- Infielder
- Born: March 4, 1947 (age 79) Fort Wayne, Indiana, U.S.
- Batted: RightThrew: Right

MLB debut
- August 4, 1973, for the San Francisco Giants

Last MLB appearance
- August 28, 1976, for the San Francisco Giants

MLB statistics
- Batting average: .246
- Home runs: 1
- Runs batted in: 51
- Stats at Baseball Reference

Teams
- San Francisco Giants (1973–1976);

= Bruce Miller (baseball) =

American baseball player (born 1947)

Charles Bruce Miller (born March 4, 1947) is an American former Major League Baseball utility infielder. He played for the San Francisco Giants from to . Miller was drafted by the Chicago White Sox in the 20th round of the 1970 MLB June Amateur Draft from Indiana University. Miller led the Hoosiers in hits in both 1968 and 1969, earning all Big Ten honors at shortstop in 1969. He advanced through the White Sox farm system, hitting .289 for the 1972 Triple-A Tucson Toros, and was traded to the California Angels along with Bruce Kimm for veteran pitcher Eddie Fisher in August 1972.
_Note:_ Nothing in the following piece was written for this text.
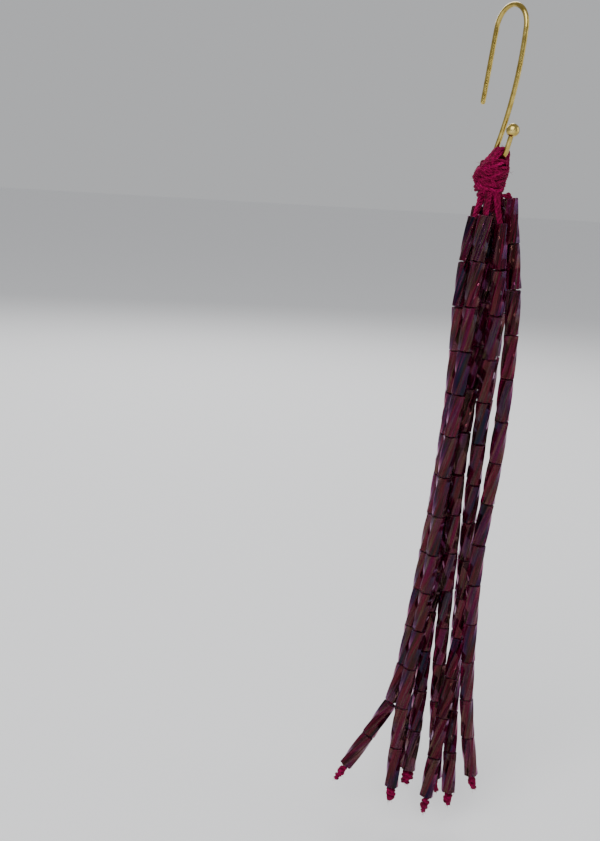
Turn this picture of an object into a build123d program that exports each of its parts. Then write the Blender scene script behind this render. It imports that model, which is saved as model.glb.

In 1973, his stay with the Angels was brief as they traded him that April for Al Gallagher. Miller then spent most of the year with the Phoenix Giants, making the 1973 Pacific Coast League All-Star team, and was rewarded with a late-season call-up by the Giants in August 1973, batting .143. He split duty in 1974 between the Triple-A Phoenix Giants and the San Francisco Giants, hitting .278 in 215 plate appearances in the big leagues. Miller went 4–4 against the St. Louis Cardinals in a June 6, 1974 game and had a 3 RBI game against the Houston Astros in September.

Miller spent all of 1975 with the Giants, with a .239 average in 328 at-bats in an infield utility role. He hit his first and only major-league home run off Clay Kirby of the Cincinnati Reds in Cincinnati in a July 31, 1975 game. Miller also went 2–4 with 4 RBIs in an August home match-up with the Montreal Expos and had 5 game-winning hits in 1975.

1976 was again a split season, with most of the year spent with the Giants Triple-A affiliate in Phoenix. Miller did get called up to San Francisco during the summer for a 12-game stretch, hitting .160 in his final taste of major-league action. His final game in MLB was August 28, 1976. Miller was with the 4th-place Giants on September 19, 1976, when, on a flight returning from a series in Cincinnati, he got into a drunken altercation with the team statistician, Ralph Nelson, and traveling secretary, Frank Bergonzi. Miller and teammate Mike Caldwell demanded another drink from the flight attendant, Bergonzi intervened, and Miller punched Nelson in the in-flight altercation. Miller was sent to the minors by the Giants as a result, his contract out-righted to Phoenix and then released by the organization. Giants Manager Bill Rigney resigned at the end of the season, and Caldwell was traded to the St. Louis Cardinals in October. The Giants banned alcohol on team flights the following season.

Miler played professional softball with the Fort Wayne Huggie Bears of the United Professional Softball League during their 1980 season. The team played at the Tah-Cum-Wah Recreation Center in Fort Wayne.

Miller went on to become a teacher on the North Side High School, and served as a baseball coach and was a 2012 Indiana Baseball Hall of Fame inductee.